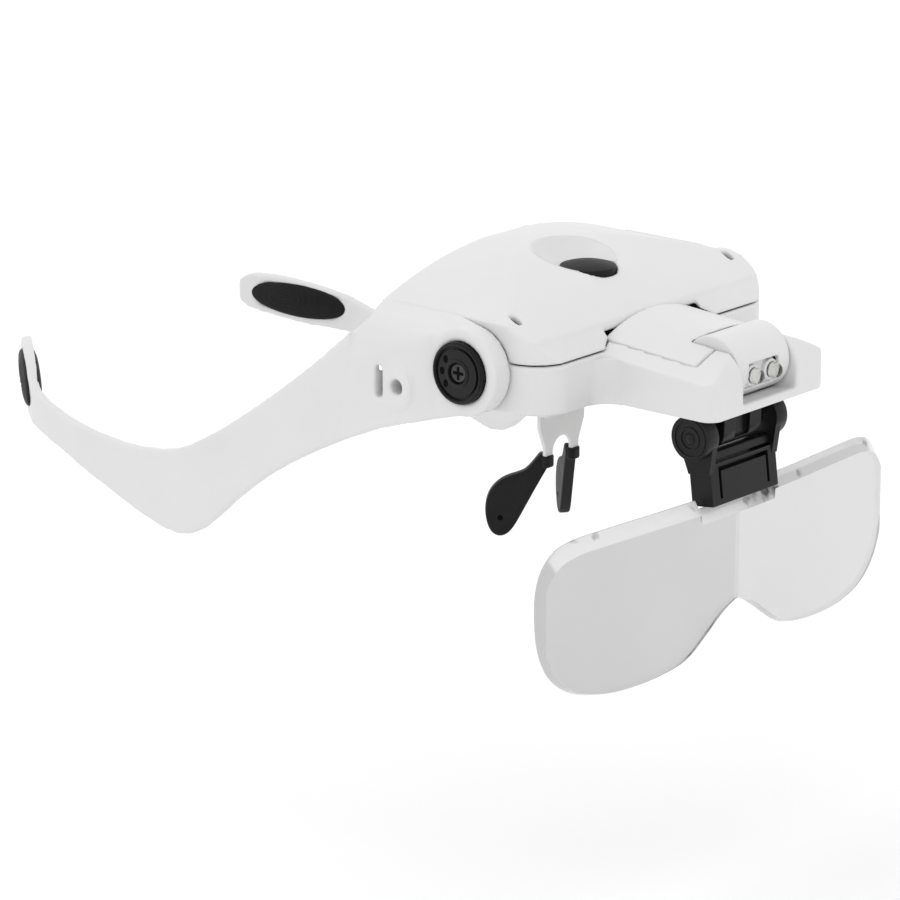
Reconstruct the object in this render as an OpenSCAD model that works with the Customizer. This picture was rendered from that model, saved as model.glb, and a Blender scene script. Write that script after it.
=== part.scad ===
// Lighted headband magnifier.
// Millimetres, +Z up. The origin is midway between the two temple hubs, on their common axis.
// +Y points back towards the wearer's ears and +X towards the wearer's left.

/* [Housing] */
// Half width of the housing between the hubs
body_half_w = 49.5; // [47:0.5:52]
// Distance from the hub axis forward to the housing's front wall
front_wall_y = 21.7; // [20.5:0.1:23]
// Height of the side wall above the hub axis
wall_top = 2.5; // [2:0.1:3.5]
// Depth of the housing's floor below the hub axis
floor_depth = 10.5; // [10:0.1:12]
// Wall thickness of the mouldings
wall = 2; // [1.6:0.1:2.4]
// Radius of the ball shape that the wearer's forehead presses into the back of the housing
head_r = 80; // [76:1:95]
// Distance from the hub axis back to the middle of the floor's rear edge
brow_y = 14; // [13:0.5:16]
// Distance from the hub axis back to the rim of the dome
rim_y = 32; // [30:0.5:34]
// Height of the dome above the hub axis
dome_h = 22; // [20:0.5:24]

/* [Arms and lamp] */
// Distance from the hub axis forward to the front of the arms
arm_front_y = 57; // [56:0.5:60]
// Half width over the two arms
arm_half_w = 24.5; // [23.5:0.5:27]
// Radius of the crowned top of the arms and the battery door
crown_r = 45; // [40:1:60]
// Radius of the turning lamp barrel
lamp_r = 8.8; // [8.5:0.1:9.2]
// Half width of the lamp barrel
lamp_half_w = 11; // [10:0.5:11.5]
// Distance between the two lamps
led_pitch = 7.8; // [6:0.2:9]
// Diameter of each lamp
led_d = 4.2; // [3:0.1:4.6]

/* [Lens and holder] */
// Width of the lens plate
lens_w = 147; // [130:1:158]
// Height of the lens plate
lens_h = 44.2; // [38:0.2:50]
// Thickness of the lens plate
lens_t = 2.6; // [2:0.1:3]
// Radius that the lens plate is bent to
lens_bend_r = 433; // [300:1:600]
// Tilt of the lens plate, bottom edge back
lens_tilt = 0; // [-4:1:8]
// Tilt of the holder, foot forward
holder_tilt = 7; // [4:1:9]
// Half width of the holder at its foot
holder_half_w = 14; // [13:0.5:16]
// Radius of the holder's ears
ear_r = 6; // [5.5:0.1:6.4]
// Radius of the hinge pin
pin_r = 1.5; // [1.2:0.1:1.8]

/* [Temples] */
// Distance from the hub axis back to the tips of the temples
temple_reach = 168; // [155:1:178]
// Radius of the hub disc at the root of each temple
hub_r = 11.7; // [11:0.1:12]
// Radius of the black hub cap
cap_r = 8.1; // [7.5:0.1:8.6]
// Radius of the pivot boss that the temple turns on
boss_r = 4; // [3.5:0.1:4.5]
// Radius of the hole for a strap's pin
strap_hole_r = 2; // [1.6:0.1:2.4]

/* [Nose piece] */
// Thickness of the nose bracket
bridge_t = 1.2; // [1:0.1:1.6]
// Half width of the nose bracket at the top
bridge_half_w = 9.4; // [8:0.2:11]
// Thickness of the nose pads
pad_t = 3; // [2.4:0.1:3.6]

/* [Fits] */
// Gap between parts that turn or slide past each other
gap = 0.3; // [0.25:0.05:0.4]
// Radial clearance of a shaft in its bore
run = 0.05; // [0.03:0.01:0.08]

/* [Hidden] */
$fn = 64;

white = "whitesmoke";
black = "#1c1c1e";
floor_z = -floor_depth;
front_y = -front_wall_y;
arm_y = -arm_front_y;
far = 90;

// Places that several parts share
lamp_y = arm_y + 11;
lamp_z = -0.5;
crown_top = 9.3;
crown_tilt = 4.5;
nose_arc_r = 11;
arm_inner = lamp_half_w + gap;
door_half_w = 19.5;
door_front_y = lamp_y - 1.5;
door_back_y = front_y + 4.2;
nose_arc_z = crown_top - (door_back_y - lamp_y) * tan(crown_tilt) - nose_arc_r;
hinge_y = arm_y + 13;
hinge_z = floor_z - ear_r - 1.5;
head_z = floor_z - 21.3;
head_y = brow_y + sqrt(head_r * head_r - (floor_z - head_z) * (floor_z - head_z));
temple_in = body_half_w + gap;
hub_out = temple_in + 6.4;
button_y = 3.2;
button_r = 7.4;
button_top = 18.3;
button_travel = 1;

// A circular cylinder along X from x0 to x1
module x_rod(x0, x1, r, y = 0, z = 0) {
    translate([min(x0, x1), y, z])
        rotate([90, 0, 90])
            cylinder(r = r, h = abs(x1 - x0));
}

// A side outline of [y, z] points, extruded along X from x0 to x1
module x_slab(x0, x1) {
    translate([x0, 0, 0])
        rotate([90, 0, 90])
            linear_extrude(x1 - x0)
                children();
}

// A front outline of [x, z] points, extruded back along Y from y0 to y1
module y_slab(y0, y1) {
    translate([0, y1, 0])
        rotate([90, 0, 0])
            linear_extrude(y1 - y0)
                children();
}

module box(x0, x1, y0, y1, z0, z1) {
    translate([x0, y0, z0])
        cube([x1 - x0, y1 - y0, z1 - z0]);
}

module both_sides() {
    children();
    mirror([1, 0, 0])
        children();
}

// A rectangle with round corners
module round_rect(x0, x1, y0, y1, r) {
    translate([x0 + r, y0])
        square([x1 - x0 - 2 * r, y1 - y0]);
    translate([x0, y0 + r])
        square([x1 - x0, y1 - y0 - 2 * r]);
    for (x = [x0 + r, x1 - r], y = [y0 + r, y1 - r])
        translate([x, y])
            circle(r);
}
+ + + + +
Direction: From the top of the listing above, restate each line word for word up to and including the line with "led_d = 4.2; // [3:0.1:4.6]"; add nothing else.

Exercise answer:
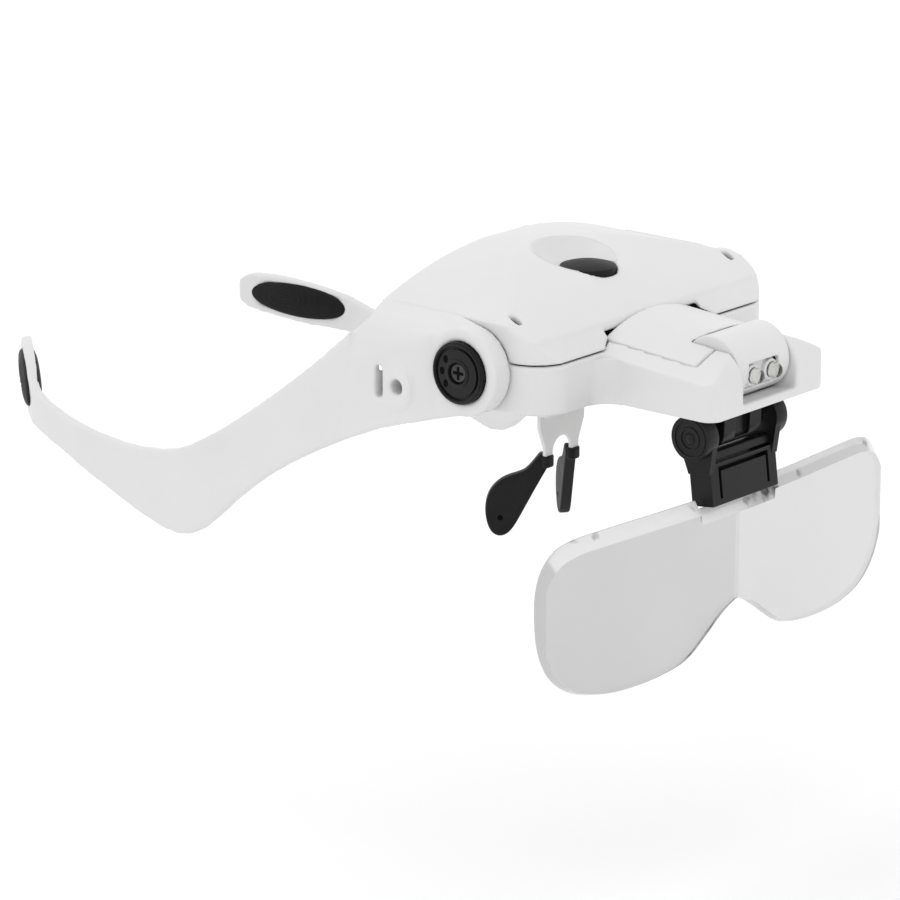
Reconstruct the object in this render as an OpenSCAD model that works with the Customizer. This picture was rendered from that model, saved as model.glb, and a Blender scene script. Write that script after it.
=== part.scad ===
// Lighted headband magnifier.
// Millimetres, +Z up. The origin is midway between the two temple hubs, on their common axis.
// +Y points back towards the wearer's ears and +X towards the wearer's left.

/* [Housing] */
// Half width of the housing between the hubs
body_half_w = 49.5; // [47:0.5:52]
// Distance from the hub axis forward to the housing's front wall
front_wall_y = 21.7; // [20.5:0.1:23]
// Height of the side wall above the hub axis
wall_top = 2.5; // [2:0.1:3.5]
// Depth of the housing's floor below the hub axis
floor_depth = 10.5; // [10:0.1:12]
// Wall thickness of the mouldings
wall = 2; // [1.6:0.1:2.4]
// Radius of the ball shape that the wearer's forehead presses into the back of the housing
head_r = 80; // [76:1:95]
// Distance from the hub axis back to the middle of the floor's rear edge
brow_y = 14; // [13:0.5:16]
// Distance from the hub axis back to the rim of the dome
rim_y = 32; // [30:0.5:34]
// Height of the dome above the hub axis
dome_h = 22; // [20:0.5:24]

/* [Arms and lamp] */
// Distance from the hub axis forward to the front of the arms
arm_front_y = 57; // [56:0.5:60]
// Half width over the two arms
arm_half_w = 24.5; // [23.5:0.5:27]
// Radius of the crowned top of the arms and the battery door
crown_r = 45; // [40:1:60]
// Radius of the turning lamp barrel
lamp_r = 8.8; // [8.5:0.1:9.2]
// Half width of the lamp barrel
lamp_half_w = 11; // [10:0.5:11.5]
// Distance between the two lamps
led_pitch = 7.8; // [6:0.2:9]
// Diameter of each lamp
led_d = 4.2; // [3:0.1:4.6]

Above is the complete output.